The Creative Peninsula summit will bring together people from across the sector to explore some of the ‘stories of place’ that are often used to describe the two counties – and discuss how they might be refreshed and retold to overcome barriers to social inclusion, wellbeing and environmental sustainability.

This will include challenging some of the stereotypes of the South West as a ‘picture postcard holiday destination’, celebrating its creative strengths and international initiatives, as well as surfacing under-represented or marginalised histories such as those relating to the LGBTQ+ community and the region’s colonial heritage, including links to the Transatlantic slave trade.

Funded by the Arts and Humanities Research Council and led by the University of Exeter, the summit will encourage the region’s organisations and creative community to work together with policymakers and form new partnerships and collaborations.

Over two days on 18-19th November, the event will draw speakers and representatives from the University, counterparts at Falmouth University, Tate St Ives, The Box, the National Trust, the Food, Farming and Countryside Commission, Wildworks, Queer Kernow and the Black Atlantic Innovation Network, as well as independent projects and artist-led initiatives.

“Devon and Cornwall are often represented as rural idylls, remote holiday destinations at the periphery of the country,” says Professor Tom Trevor, leading on Creative Peninsula at the University. “And this has gathered pace with the post-pandemic influx of people moving to the region from cities, bringing with them idealised notions of life in the South West. While it is indeed a beautiful part of the world in which to live, it is also an area with a complex set of challenges, distinctive to this rural context.”
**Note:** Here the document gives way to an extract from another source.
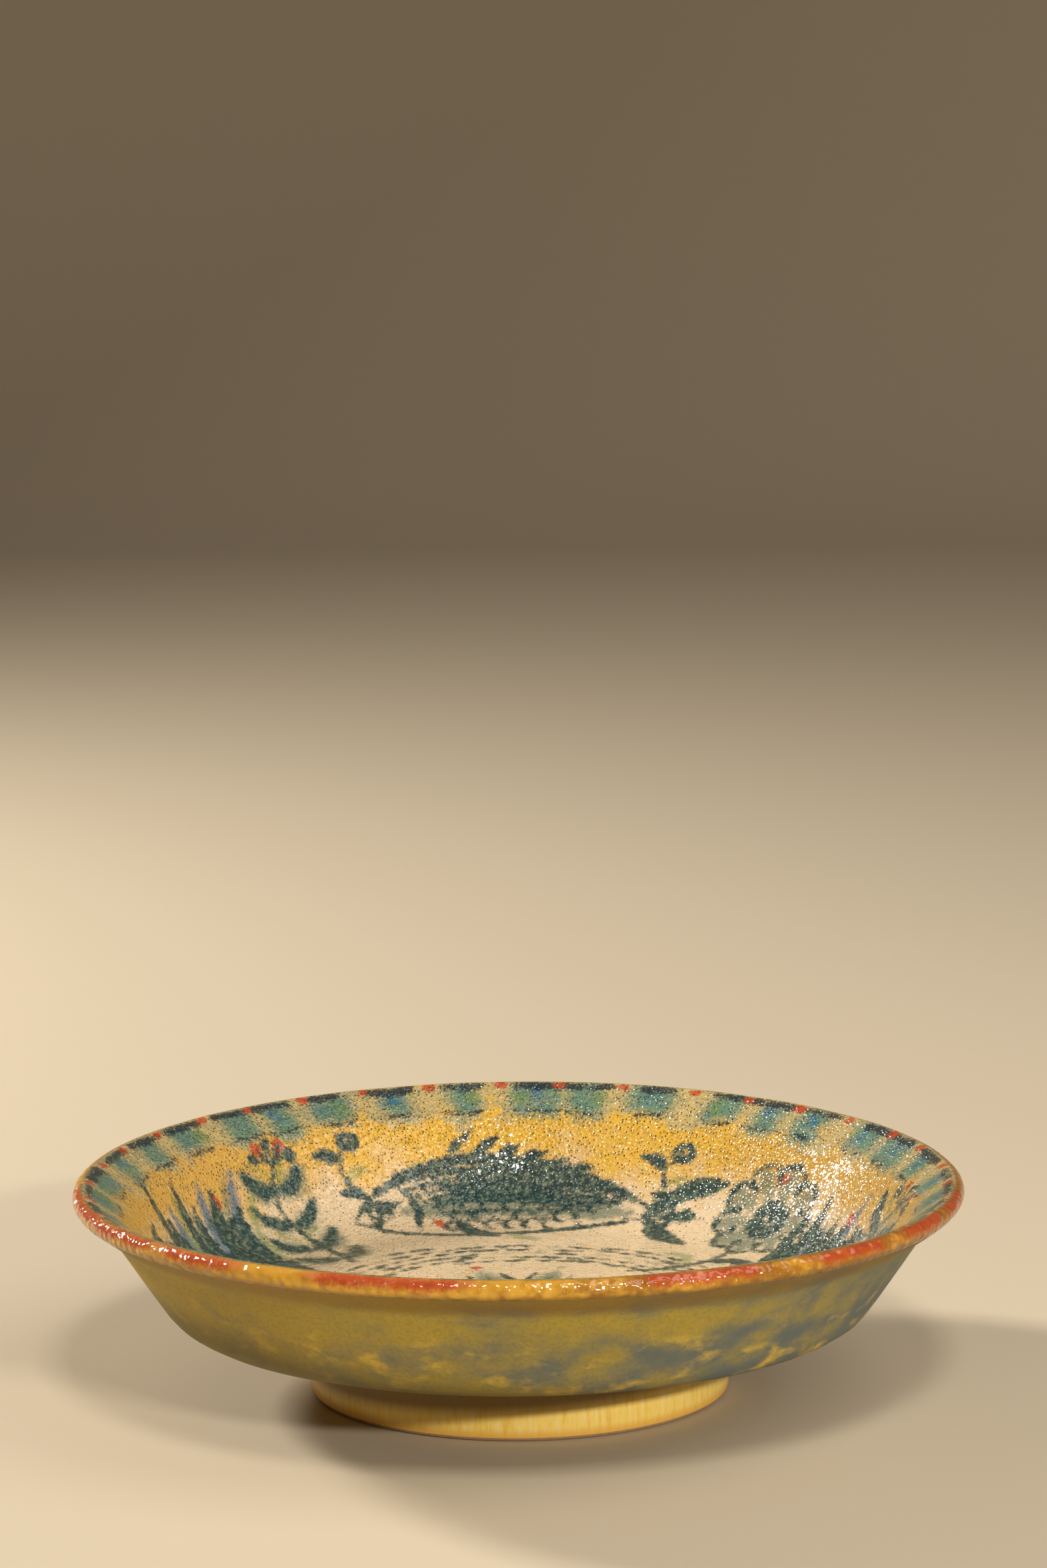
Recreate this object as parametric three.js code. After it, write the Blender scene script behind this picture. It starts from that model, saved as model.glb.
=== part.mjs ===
// Hand-thrown footed bowl with a flared, rounded rim.
// Millimetres, +Z up, origin at the centre of the foot ring's underside.
import * as THREE from 'three';

// Driving dimensions
const rimDiameter = 220;      // outside of the lip
const bowlHeight = 53.4;      // table to the crest of the lip
const wallThickness = 5;      // wall, flared band and rounded lip
const flareLength = 9.6;      // flared band, from the lip's centre down to the wall
const flareAngle = 36;        // degrees above the horizontal
const turnDiameter = 171.6;   // where the underside turns up into the wall
const undersideRise = 5.9;    // climb of the underside from the foot out to that turn
const footDiameter = 104;
const footHeight = 14.3;
const footRingWidth = 6.5;
const floorLift = 5.7;        // middle of the inside floor above the top of the foot
const floorThickness = 7.5;   // floor within the foot ring
const floorDish = 2.2;        // climb of the inside floor from its middle to the wall

// Roundings of the outline's corners
const footEdgeRounding = 0.8;
const footJointRounding = 2.5;
const recessRounding = 3;
const outerTurnRounding = 10;
const innerTurnRounding = 26;
const outerBendRounding = 7;
const innerBendRounding = 12;

// Fineness of the facets
const segmentsAround = 72;
const degreesPerFacet = 15;

const largestSetback = 0.45;  // share of the shorter side next to a corner that its rounding may use

const point = (radius, height) => new THREE.Vector2(radius, height);
const leftOf = (direction) => point(-direction.y, direction.x);

// Points on an arc, from one angle to another, in radians.
function arc(centre, radius, from, to) {
  const steps = Math.max(2, Math.ceil(Math.abs(to - from) / THREE.MathUtils.degToRad(degreesPerFacet)));
  const points = [];
  for (let i = 0; i <= steps; i += 1) {
    const angle = from + ((to - from) * i) / steps;
    points.push(centre.clone().add(point(radius * Math.cos(angle), radius * Math.sin(angle))));
  }
  return points;
}

// The arc that rounds the corner between two neighbours, limited by the shorter side.
function roundedCorner(before, corner, after, rounding) {
  const back = before.clone().sub(corner);
  const ahead = after.clone().sub(corner);
  const shorterSide = Math.min(back.length(), ahead.length());
  back.normalize();
  ahead.normalize();
  const halfAngle = Math.acos(THREE.MathUtils.clamp(back.dot(ahead), -1, 1)) / 2;
  const setback = Math.min(rounding / Math.tan(halfAngle), largestSetback * shorterSide);
  const radius = setback * Math.tan(halfAngle);
  const middle = back.clone().add(ahead).normalize();
  const centre = corner.clone().addScaledVector(middle, radius / Math.sin(halfAngle));
  const start = corner.clone().addScaledVector(back, setback).sub(centre);
  const end = corner.clone().addScaledVector(ahead, setback).sub(centre);
  const sweep = Math.atan2(start.cross(end), start.dot(end));
  return arc(centre, radius, start.angle(), start.angle() + sweep);
}

// A line through corners, each given as [point, rounding]; a rounding of 0 keeps it sharp.
function roundedLine(corners) {
  return corners.flatMap(([corner, rounding], i) => {
    if (rounding === 0) return [corner];
    return roundedCorner(corners[i - 1][0], corner, corners[i + 1][0], rounding);
  });
}

// The corner of the inner surface that lies one wall inside an outer corner.
function insideCorner(before, corner, after, thickness) {
  const sideBefore = leftOf(corner.clone().sub(before).normalize());
  const sideAfter = leftOf(after.clone().sub(corner).normalize());
  const mitre = sideBefore.clone().add(sideAfter).normalize();
  return corner.clone().addScaledVector(mitre, thickness / mitre.dot(sideBefore));
}

// The half section, from the middle of the underside, round the lip, to the middle of the floor.
function bowlOutline() {
  const footRadius = footDiameter / 2;
  const recessRadius = footRadius - footRingWidth;
  const floorHeight = footHeight + floorLift;
  const recessHeight = floorHeight - floorThickness;
  const lipRadius = wallThickness / 2;
  const flare = THREE.MathUtils.degToRad(flareAngle);

  const lipCentre = point(rimDiameter / 2 - lipRadius, bowlHeight - lipRadius);
  const flareDirection = point(Math.cos(flare), Math.sin(flare));
  const lipStart = lipCentre.clone().addScaledVector(leftOf(flareDirection), -lipRadius);
  const lipEnd = lipCentre.clone().addScaledVector(leftOf(flareDirection), lipRadius);

  const footJoint = point(footRadius, footHeight);
  const outerTurn = point(turnDiameter / 2, footHeight + undersideRise);
  const outerBend = lipStart.clone().addScaledVector(flareDirection, -flareLength);
  const innerBend = insideCorner(outerTurn, outerBend, lipStart, wallThickness);

  const wallDirection = outerBend.clone().sub(outerTurn).normalize();
  const wallFoot = outerTurn.clone().addScaledVector(leftOf(wallDirection), wallThickness);
  const innerTurnHeight = floorHeight + floorDish;
  const alongWall = (innerTurnHeight - wallFoot.y) / wallDirection.y;
  const innerTurn = wallFoot.clone().addScaledVector(wallDirection, alongWall);

  const outside = roundedLine([
    [point(0, recessHeight), 0],
    [point(recessRadius, recessHeight), recessRounding],
    [point(recessRadius, 0), footEdgeRounding],
    [point(footRadius, 0), footEdgeRounding],
    [footJoint, footJointRounding],
    [outerTurn, outerTurnRounding],
    [outerBend, outerBendRounding],
    [lipStart, 0],
  ]);
  const lip = arc(lipCentre, lipRadius, flare - Math.PI / 2, flare + Math.PI / 2);
  const inside = roundedLine([
    [lipEnd, 0],
    [innerBend, innerBendRounding],
    [innerTurn, innerTurnRounding],
    [point(0, floorHeight), 0],
  ]);
  return [...outside, ...lip.slice(1, -1), ...inside];
}

function makeBowl() {
  const geometry = new THREE.LatheGeometry(bowlOutline(), segmentsAround);
  geometry.rotateX(Math.PI / 2);
  const glaze = new THREE.MeshStandardMaterial({ color: '#b08d45', roughness: 0.3, metalness: 0 });
  const bowl = new THREE.Mesh(geometry, glaze);
  bowl.name = 'bowl';
  return bowl;
}

const part = new THREE.Group();
part.add(makeBowl());

export default part;
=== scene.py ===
"""A shallow footed bowl, thrown in stoneware, painted inside under a pitted salt-like glaze."""
import math
import random

import bpy
import numpy as np
from mathutils import Matrix, Vector, noise


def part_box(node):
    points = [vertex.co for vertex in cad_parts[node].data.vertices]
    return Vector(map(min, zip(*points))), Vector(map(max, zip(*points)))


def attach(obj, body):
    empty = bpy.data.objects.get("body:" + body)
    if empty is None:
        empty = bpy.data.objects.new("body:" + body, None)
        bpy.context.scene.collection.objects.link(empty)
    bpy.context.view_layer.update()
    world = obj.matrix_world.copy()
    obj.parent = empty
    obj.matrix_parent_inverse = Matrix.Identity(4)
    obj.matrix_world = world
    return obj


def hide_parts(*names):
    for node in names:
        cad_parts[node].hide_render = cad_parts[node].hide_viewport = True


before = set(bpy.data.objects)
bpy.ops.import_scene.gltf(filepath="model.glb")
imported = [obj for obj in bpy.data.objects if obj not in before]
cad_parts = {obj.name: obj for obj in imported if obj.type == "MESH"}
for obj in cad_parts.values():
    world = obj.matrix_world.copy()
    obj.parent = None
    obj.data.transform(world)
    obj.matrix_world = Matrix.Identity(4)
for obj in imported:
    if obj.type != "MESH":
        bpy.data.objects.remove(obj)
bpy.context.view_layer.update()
packed_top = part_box("bowl")[1]  # greatest x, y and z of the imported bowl

MM = 0.001  # the sizes below are in millimetres

# Sizes of the bowl, as the potter would measure it
RIM_RADIUS = packed_top[0] / MM
HEIGHT = packed_top[2] / MM
WALL = 5.0
FLARE_LENGTH = 9.6
FLARE_ANGLE = math.radians(36)
TURN_RADIUS = 85.8
UNDERSIDE_RISE = 5.9
FOOT_RADIUS = 52.0
FOOT_HEIGHT = 14.3
FOOT_RING = 6.5
FLOOR_HEIGHT = 20.0
FLOOR_THICKNESS = 7.5
FLOOR_DISH = 2.2
BARE_BEHIND = 1.6     # bare clay up the inner side of the foot ring
BARE_IN_FRONT = 0.95  # and up its outer side

# Roundings of the section's corners
RECESS_ROUNDING = 3.0
EDGE_ROUNDING = 0.9
JOINT_ROUNDING = 2.5
OUTER_TURN_ROUNDING = 10.0
OUTER_BEND_ROUNDING = 7.0
INNER_BEND_ROUNDING = 12.0
INNER_TURN_ROUNDING = 26.0

# Handwork: the rim sways a little, the wall wavers, and fingers left low rings that wander and fade
RIM_SWAY = 0.5
INSIDE_WAVER = 0.12
INSIDE_WAVER_SPACING = 24
OUTSIDE_WAVER = 0.10
OUTSIDE_WAVER_SPACING = 16
RING_DEPTH = 0.05
RING_SPACING = 4.2
RING_WANDER = 2
RING_WANDER_SPACING = 30
RING_FADE_SPACING = 18

# The skin of the salt-like glaze
PEEL_DEPTH = 0.07
PEEL_SPACING = 2.6
PEEL_CELL = 0.9  # the cells of the orange peel, just coarse enough to show in a whole view

# Mesh spacing along the section, and the widest spacing around it
ROW_INSIDE = 0.98
ROW_OUTSIDE = 2.7
ROW_EDGE = 0.5
ROW_LIP = 0.45
COLUMN_WIDTH = 1.1
FEWEST_COLUMNS = 20
MOST_COLUMNS = 640

random.seed(14)


# The section of the bowl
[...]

As part of this process of network building, and ‘re-telling the stories of place’, the Creative Peninsula summit will explore a range of themes through its programme of talks and panel discussions, including Outdoor Cultures, Ruralities, Queer Peninsula, SW Colonial Heritage and the ‘Black Atlantic’.

There will also be a session to consider the creation of a ‘Parliament of Waters’, encouraging communities to stand up for their local bodies of water. Such a parliament would see representatives for rivers and estuaries – such as the Exe, the Tamar, the Fal and the Taw – meeting to “give a voice to water”, enabling conversations with other bodies of water around the world, and holding humans to account for their impact on the environment.

“The thin wedge of land that makes up the peninsula is geographically defined by the Atlantic Ocean, but also culturally, with its long history of sea-faring and maritime trade,” adds Professor Trevor. “In the wake of the pandemic, Creative Peninsula aims to celebrate the region’s distinctive landscape and Atlantic coastline, increasing access and exchange between urban and rural communities, while investigating its complex social histories, through community-engaged arts programming and cultural enquiry.”

Creative Peninsula builds upon the work of the Creative Arc initiative in Exeter, developed in partnership by Exeter City Council, the Royal Albert Memorial Museum and the University. It also extends the AHRC-funded project, Outside the Box, which asked how open-air performance might reconnect people with the environment following the peak of the Covid pandemic.